A principios del siglo actual el Positivismo experimentó una fuerte crisis. Las diversas corrientes idealistas, aliadas en esto a corrientes — como el pragmatismo y el contingentismo — que, sin embargo, habían brotado del gran árbol positivista, encontraron fácil poner en evidencia los errores teoréticos, los residuos dogmáticos y metafísicos no resueltos, la impotencia, ya para rechazar, ya para mediar filosóficamente aquellos elementos fideístas, religiosos y sentimentales, que los positivistas no habían tenido valor para eliminar ni para acoger. De esta crisis renació (o tal vez sobrevivió a esta crisis), junto al Pragmatismo, el “Neopositivismo”, o “Positivismo lógico”, que se enlaza con la corriente más pura del Positivismo de Mach, Stuart Mili y Hume, pero acogiendo y elaborando de modo bastante original las ideas de los nuevos lógicos-matemáticos procedentes de las corrientes de Leibniz y de Herbert.

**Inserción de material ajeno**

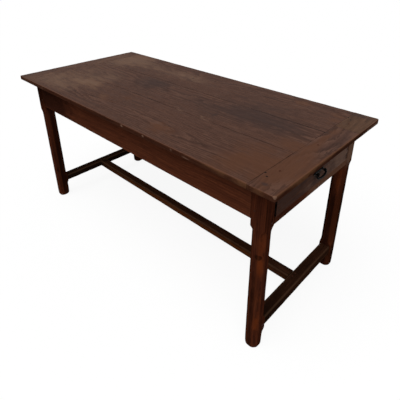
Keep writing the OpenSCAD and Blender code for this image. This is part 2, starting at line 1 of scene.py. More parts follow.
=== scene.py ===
"""An old farmhouse table in waxed, dark stained wood with one drawer in its right-hand end.

The top, legs, aprons, rails and stretchers are worked out here as worn bars, fitted to the solids that
they stand for. The drawer keeps the solids' dovetails with softened edges, and the handle is forged iron.
Lengths are in metres, and MM is one millimetre.
"""
import json
import math

import bmesh
import bpy
import numpy as np
from mathutils import Matrix, Vector


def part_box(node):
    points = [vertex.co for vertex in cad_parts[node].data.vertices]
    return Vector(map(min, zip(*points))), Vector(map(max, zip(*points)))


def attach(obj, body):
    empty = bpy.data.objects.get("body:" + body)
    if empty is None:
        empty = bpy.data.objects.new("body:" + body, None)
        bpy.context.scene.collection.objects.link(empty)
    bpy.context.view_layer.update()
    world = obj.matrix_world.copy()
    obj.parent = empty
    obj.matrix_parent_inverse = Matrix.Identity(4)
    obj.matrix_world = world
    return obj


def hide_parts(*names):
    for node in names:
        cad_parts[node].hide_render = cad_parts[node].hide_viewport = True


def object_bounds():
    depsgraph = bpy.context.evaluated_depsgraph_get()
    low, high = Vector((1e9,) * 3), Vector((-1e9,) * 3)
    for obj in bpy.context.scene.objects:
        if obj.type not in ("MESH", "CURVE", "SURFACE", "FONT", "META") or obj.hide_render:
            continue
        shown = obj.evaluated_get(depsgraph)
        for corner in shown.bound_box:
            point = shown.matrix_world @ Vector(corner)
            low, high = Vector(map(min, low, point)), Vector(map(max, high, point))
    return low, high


MM = 0.001
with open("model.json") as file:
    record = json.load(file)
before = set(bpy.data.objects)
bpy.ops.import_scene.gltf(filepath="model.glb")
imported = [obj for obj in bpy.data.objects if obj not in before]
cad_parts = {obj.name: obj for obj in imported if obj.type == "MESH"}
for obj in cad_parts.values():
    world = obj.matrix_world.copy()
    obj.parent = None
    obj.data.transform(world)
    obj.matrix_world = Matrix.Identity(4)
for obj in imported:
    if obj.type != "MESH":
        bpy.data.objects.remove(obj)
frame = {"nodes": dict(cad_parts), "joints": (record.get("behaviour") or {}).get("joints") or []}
cad_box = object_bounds()

# Sizes that the solids' own boxes don't give, as in the part's source
CORNER_R = 9 * MM
TOP_BEVEL = 3 * MM
LEG_CHAMFER = 15 * MM
STOP_R = 34 * MM
STOP_MARGIN = 4 * MM
FOOT_R = 9 * MM
REBATE_W = 6 * MM
REBATE_D = 22 * MM
STRETCHER_BEVEL = 3 * MM
POST_Y = 26 * MM
POST_HEAD_L = 6 * MM
POST_HEAD_D = 12 * MM
POST_D = 5 * MM
PIN_HOLE_D = 6.2 * MM
BAIL_D = 6 * MM
GRIP_D = 8 * MM
BAIL_DROP = 18 * MM
BAIL_SIDE_R = 10 * MM
BAIL_TILT = math.radians(14)
ARM_Y = 33 * MM
ELBOW_R = 3.5 * MM
PIVOT = next(np.array(j["pos_m"]) for j in frame["joints"] if j["name"] == "bail_swing")


def box_corners(node):
    """The lowest and highest corners of a solid's box, as two arrays."""
    low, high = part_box(node)
    return np.array(low), np.array(high)


def new_object(name, data):
    """An object in the scene for a mesh, a camera or a light."""
    thing = bpy.data.objects.new(name, data)
    bpy.context.scene.collection.objects.link(thing)
    return thing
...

L. Wittgenstein, M. Schlick, R. Carnap, H. Reichenbach, con una escuela muy floreciente, que va engrosando cada vez más, y difundiéndose por Europa y América (hoy, en efecto, ha trasladado su cuartel general de Viena a Chicago), convergen, cada uno procedente de vías diversas, en una orientación que aspira a eliminar del saber científico todo residuo metafísico y hasta, en sus direcciones más recientes, de aquella metafísica especial que es en realidad el Empirismo (v.) para concentrar su atención en la ciencia como “lenguaje” (lógico-formal, simbólico), llegando, por lo tanto, a la concepción de la unidad del saber precisamente porque toda ciencia consiste en el mismo proceso de traducción a un lenguaje arbitrario y sujeto a reglas puramente convencionales y formales, de los datos de la experiencia. Este método ha obtenido particularmente buen éxito entre los físicos: se han adherido a él, entre otros, los máximos exponentes de la escuela de Copenhague, N. Bohr, W. Heisemberg, P. Jordán. Pero también en estos físicos se ve que tampoco el Neopositivismo sabe superar los límites dogmáticos del ‘Positivismo: falta de horizonte histórico y filosófíco-trascendental, lo que lleva a los positivistas a renovar el viejo agnosticismo, con todos los peligros del irracionalismo.